Zap. Barbara Pompili, Minister of the Environment in President Macron’s administration, swaying her hips to the music, shouts into the microphone “we must hear the many people who voted Le Pen, the many absentee voters, we must hear them.”
Zap. In Marine Le Pen’s group, a young supporter vows to stay positive. “We are digesting the results and we are starting to galvanize ourselves for the third round. We are happy that Marine has progressed in the number of votes.”
Zap. Placed fourth in the first round, right-wing Eric Zemmour, founder of the “Reconquête” party, is solemn. “The lovers of France have lost…. He was elected even though he was the object of his countrymen’s rejection….Unfortunately for France, it is indeed Macron who was elected…although a majority of voters want France to remain France….The results compel us to act…. The legislative elections call us to form a coalition of the patriotic right….Vive la République! Vive la France!”
Zap. Roseline Bachelot, Minister of Culture in President Macron’s administration carries on about “Emmanuel Macron’s brilliant success.”
Zap. Shots taken from a motorcycle following the Presidential motorcade through the streets of left-bank Paris en route for the Champ de Mars where the president-elect is expected for his victory speech.
Zap. Bruno Lemaire, Minister of the Economy and of the Budget in President Macron’s administration. “(Emmanuel Macron) has a solid mandate for the next five years…. He will continue to deal with purchasing power, the environment…. He has the momentum; he has the legitimacy. The French have given Emmanuel Macron a strong mandate.”
Zap. Zap. Zap. All channels on the president-elect’s arrival at the Champ de Mars. The Eiffel Tower is a glowing red beacon. Thousands of supporters have transformed the Champ de Mars into a gigantic dance floor. Zoom in on the hexagonal stage where Emmanuel Macron is about to deliver his speech. One big screen flashes “NOUS TOUS” (all of us) and another is ready to transmit the victor’s words to the entire country beyond the crowd of giddy supporters.
Background music is Beethoven’s “Ode to Joy”, the European Union “anthem”. Emmanuel Macron, surrounded by dozens of children, his campaign team’s offspring, is crossing the Champ de Mars holding his wife Brigitte’s hand. Slowly, they walk through the crowd, Emmanuel smiling from ear to ear and Brigitte looking very solemn. He leaves his wife, climbs the stairs, stops in the middle of the stage, slowly turns to view the whole crowd before he reaches the podium.

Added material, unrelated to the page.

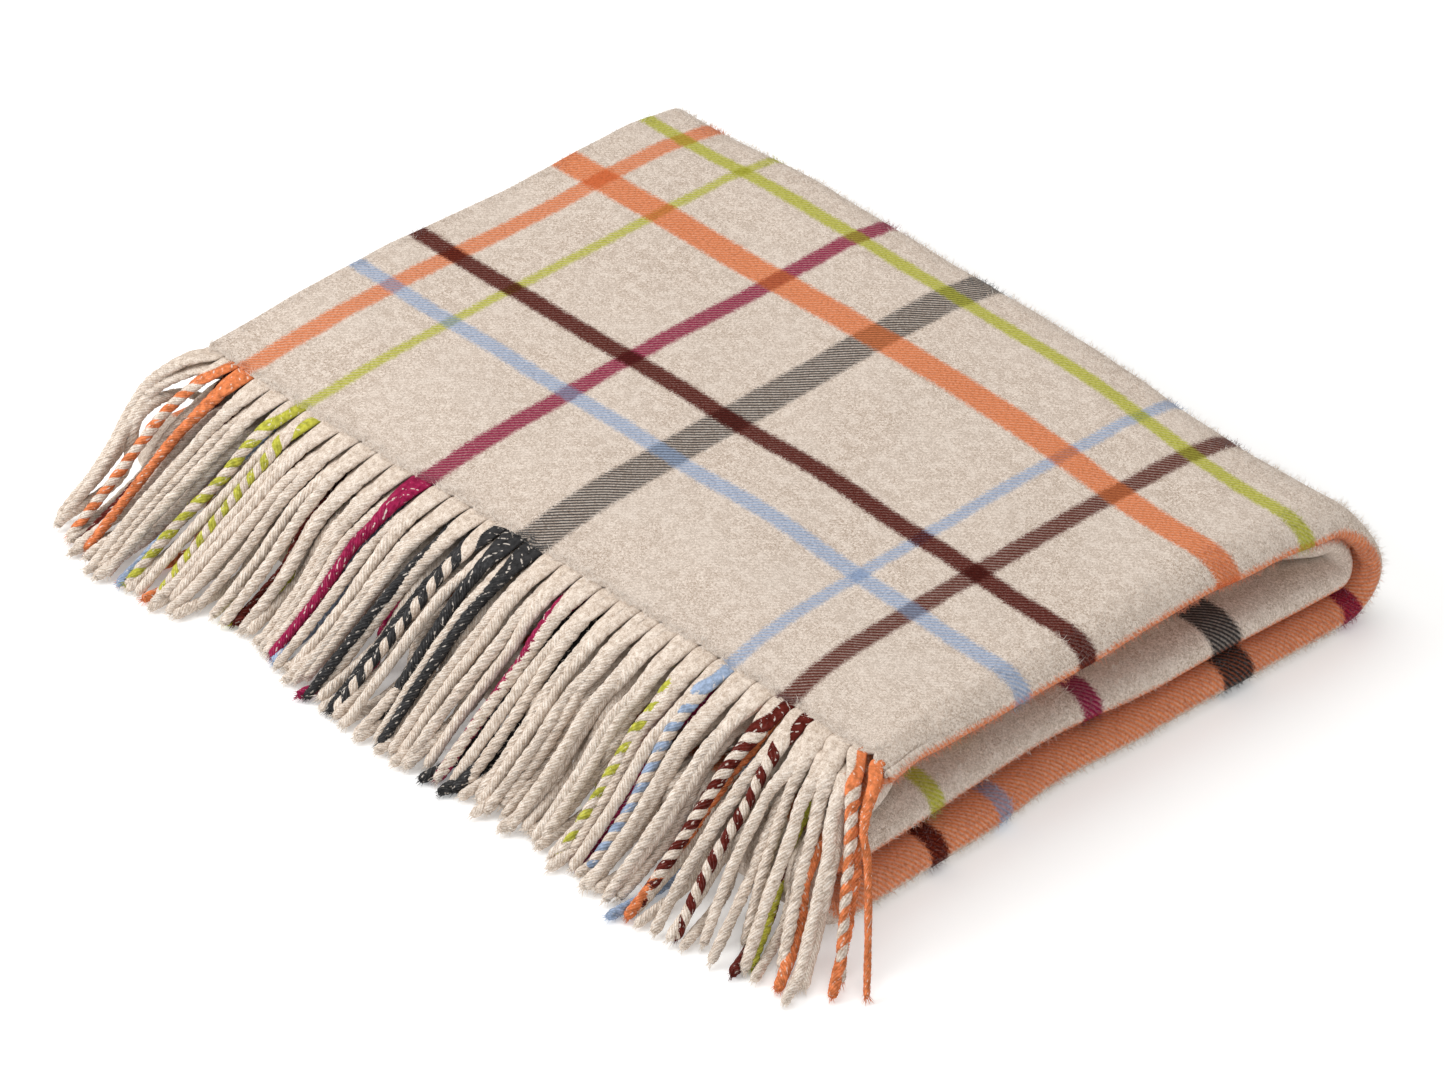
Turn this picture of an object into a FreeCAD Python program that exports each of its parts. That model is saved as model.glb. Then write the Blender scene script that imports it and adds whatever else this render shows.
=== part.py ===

“Merci chers amis, avant toute chose merci! (thank you dear friends, before everything thank you)….After five years of transformations, of exceptional crises, a majority has made the choice to place its trust in me for these next five years…. No profound changes… We want to make France a great ecological country…. Ours is a humanist project…. founded on work and on creativity…. while being attentive to respecting everyone….equality between men and women…. The war in Ukraine is here to remind us of these tragic times…. It will be necessary to be respectful because our country is full of so many doubts…. The future years will not be tranquil but will be historical…a collective invention….the beginning of a new era…a more independent France and a stronger Europe…. A newly-founded method for five better years…. Vive la République! Vive la France!”
A tall striking young woman in a long silk scarlet gown follows with an operatic rendition of “La Marseillaise” while Emmanuel beams to the crowd and to the TV cameras and Brigitte sings along.
The short speech is over and the party is in full swing into the wee hours.
Zap. Zap. Zap. On the TV sets, into the wee hours, heated political discussions are in full swing.
Louise, Outstanding political play by play recorded in real time — you really give us the sense of the moment in Paris, the encouraging aspects and the discouraging elements. While the re-election of Macron suggests stability, the underlying political turmoil in France is dangerous. Until the National Assembly election in June, we won’t know the actual civic temperature of the public. I hope Macron can gain a healthy majority.